US Agency for Development (USAID) – funding cuts have impacts for agriculture, with the agency, which administers foreign aid and development assistance, having purchased USD $2 billion in US-grown crops in 2024.
Steel and aluminium tariffs – increased US tariffs on steel and aluminium may disrupt supply and increase packaging costs for food and beverage manufacturers.
“President Trump has stated many times that he is especially targeting countries with whom the US holds a heavy trade deficit,” said Vogel.
“China and Mexico are top on that list, but Canada also makes the list of the top 10 countries with whom the US has a trade deficit.
“EU countries also make up a large share as do various Asian economies.”
Australia holds a more favourable trade balance with the United States regarding potential tariff risks
However, the US remains a key market for Australian agricultural exports, including beef, lamb, and wine, the report states.
“Australia’s beef sector has seen the US emerge as its largest buyer in recent months,” said Vogel.

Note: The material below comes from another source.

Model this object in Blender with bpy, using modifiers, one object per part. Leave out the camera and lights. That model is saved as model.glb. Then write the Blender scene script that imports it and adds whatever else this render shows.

“US tariffs would hurt this trade flow, which accounted for approximately 30 per cent of all Australian beef exports in 2024, the equivalent of 23 per cent of Australia’s beef production, while 23 per cent of US beef imports were supplied
by Australia.
“This made Australia, together with Canada the largest beef exporters to the US, well ahead of Mexico, Brazil, and New Zealand.”
As well as the level of beef export, almost a quarter of all sheep meat exports out of Australia were into the US market.
According to data from Rural Bank, in 2023-24, Australia’s agricultural exports to the United States were valued at $6.8 billion, which was a notable increase from the previous year (+21.2 per cent).
This was largely backed by a rise in beef, lamb, dairy, and wine exports.
Meanwhile, Australia’s next 11 largest export markets all recorded year-on-year declines in value.
However, China remained Australia’s largest export market in 2023-24, building on the record set the
previous year.
Exports to China rose by $331 million (2.0%) to $16.9 billion, following a $3 billion (22.4 per cent) increase in 2022-23.
China accounted for 23.3 per cent of Australia’s total agricultural export value, the highest share since 2019-20.
The increase was primarily driven by the return of barley exports, which surged from zero in 2022-23 to $2.3 billion, making up 69.8 per cent of Australia’s total barley exports.
Cotton and wine exports to China also saw significant gains, increasing by $920.9 million and $376.5 million, respectively.
However, most other major commodities experienced declines in export value to China, with cattle, dairy, and sheep meat seeing the biggest drops.
It’s hoped the agriculture sector will continue to avoid the pitfalls of the current United States tariffs throughout 2025.